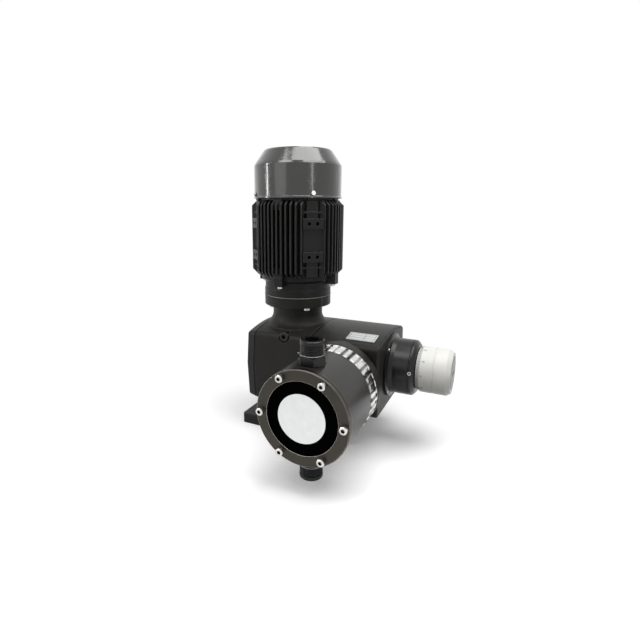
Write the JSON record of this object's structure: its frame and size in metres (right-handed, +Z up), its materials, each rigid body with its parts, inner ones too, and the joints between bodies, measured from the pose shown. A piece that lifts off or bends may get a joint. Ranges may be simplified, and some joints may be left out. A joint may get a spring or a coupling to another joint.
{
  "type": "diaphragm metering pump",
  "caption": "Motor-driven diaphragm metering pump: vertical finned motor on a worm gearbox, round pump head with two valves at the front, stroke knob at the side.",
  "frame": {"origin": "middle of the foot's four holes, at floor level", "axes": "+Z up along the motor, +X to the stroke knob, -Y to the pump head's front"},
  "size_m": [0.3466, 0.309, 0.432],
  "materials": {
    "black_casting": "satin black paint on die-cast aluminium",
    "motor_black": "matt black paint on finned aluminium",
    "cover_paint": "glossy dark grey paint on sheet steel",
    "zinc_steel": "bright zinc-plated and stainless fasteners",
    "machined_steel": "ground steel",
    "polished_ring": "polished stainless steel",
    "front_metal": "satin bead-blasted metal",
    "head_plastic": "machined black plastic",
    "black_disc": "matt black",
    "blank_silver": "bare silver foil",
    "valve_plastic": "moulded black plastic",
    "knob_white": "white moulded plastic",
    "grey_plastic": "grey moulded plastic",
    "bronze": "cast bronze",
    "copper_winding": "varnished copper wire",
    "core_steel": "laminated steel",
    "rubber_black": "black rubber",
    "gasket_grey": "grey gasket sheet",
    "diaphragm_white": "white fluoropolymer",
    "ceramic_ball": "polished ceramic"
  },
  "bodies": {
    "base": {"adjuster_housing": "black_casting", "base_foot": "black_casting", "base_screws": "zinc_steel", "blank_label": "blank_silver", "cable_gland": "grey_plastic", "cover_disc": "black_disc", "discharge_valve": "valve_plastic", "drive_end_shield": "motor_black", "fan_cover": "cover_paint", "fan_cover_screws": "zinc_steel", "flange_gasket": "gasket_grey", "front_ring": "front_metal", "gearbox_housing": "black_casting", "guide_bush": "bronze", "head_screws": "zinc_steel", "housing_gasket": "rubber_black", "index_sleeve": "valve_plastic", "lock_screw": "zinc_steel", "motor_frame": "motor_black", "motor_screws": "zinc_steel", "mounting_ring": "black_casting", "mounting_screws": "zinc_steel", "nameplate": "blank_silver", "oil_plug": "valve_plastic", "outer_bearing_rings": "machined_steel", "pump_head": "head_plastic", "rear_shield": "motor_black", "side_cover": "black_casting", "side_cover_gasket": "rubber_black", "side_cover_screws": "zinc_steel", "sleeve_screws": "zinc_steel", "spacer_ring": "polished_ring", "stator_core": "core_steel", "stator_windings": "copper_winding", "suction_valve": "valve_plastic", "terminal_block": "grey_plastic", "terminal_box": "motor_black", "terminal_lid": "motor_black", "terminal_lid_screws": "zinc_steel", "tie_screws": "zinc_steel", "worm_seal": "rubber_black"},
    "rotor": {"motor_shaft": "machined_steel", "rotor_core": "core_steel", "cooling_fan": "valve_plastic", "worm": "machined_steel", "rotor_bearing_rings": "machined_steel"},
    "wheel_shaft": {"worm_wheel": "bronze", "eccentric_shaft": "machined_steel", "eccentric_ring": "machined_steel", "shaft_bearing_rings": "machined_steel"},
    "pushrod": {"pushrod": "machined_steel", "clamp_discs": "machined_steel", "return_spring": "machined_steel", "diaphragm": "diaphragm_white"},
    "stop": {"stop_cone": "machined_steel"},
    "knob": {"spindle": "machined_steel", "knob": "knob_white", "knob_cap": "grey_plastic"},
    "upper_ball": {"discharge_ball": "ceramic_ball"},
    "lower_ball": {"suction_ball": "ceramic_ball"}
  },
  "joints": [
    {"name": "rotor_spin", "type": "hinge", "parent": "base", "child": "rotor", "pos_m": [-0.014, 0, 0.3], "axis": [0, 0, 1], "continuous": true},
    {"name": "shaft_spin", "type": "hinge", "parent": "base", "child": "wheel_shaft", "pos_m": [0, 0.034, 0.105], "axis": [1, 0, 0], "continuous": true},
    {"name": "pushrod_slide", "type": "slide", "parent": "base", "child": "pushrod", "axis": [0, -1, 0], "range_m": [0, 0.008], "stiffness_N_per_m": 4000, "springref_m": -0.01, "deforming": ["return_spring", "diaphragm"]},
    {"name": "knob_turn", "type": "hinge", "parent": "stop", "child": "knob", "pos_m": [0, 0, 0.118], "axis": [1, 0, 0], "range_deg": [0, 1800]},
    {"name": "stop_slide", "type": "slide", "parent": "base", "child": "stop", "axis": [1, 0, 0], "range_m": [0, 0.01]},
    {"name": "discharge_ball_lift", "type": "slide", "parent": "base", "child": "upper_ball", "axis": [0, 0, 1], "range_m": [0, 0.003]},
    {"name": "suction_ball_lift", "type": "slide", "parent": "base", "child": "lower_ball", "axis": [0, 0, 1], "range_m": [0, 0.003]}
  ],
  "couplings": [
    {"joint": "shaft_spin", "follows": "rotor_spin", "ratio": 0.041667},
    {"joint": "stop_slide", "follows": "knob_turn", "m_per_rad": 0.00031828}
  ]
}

###

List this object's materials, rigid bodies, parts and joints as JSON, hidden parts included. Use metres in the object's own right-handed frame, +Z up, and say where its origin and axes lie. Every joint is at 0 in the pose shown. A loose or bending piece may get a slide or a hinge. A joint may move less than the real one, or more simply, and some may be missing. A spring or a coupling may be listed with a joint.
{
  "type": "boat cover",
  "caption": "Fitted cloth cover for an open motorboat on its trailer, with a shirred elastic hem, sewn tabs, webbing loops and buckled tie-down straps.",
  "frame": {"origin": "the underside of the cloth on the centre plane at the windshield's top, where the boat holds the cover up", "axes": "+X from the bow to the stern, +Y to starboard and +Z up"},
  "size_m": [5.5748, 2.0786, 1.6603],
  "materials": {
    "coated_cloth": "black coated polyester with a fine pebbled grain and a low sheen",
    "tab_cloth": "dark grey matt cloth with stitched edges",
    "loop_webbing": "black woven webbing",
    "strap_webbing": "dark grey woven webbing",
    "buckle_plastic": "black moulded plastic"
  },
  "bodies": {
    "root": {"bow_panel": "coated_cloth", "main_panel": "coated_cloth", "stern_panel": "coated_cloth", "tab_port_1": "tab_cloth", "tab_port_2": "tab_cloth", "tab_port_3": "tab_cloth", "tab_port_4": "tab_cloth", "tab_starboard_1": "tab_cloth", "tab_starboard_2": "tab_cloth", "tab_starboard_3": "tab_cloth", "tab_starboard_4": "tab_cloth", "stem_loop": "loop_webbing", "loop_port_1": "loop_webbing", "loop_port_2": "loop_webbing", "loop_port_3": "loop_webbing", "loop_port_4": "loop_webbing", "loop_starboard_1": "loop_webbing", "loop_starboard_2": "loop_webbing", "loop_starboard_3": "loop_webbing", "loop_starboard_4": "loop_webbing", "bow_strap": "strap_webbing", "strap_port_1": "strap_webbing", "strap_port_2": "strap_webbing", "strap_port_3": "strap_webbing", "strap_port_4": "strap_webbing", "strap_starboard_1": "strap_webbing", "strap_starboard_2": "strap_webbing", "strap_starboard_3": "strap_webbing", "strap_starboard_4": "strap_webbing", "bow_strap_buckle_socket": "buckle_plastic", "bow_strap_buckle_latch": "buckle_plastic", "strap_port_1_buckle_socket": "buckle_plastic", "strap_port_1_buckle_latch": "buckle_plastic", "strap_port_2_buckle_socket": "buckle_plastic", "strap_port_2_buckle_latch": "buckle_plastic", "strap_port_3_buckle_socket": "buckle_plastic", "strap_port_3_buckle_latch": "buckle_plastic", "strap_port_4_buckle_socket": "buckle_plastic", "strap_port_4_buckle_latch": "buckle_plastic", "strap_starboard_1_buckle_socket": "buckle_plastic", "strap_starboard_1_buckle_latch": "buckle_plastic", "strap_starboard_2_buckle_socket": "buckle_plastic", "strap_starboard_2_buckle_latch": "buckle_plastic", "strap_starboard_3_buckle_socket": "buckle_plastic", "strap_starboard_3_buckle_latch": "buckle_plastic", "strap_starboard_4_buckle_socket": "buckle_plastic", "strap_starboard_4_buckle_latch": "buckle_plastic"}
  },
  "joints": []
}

###

**Do this**.
Return each line in the records that holds the string "where".

**Output for this task**.
List this object's materials, rigid bodies, parts and joints as JSON, hidden parts included. Use metres in the object's own right-handed frame, +Z up, and say where its origin and axes lie. Every joint is at 0 in the pose shown. A loose or bending piece may get a slide or a hinge. A joint may move less than the real one, or more simply, and some may be missing. A spring or a coupling may be listed with a joint.
  "frame": {"origin": "the underside of the cloth on the centre plane at the windshield's top, where the boat holds the cover up", "axes": "+X from the bow to the stern, +Y to starboard and +Z up"},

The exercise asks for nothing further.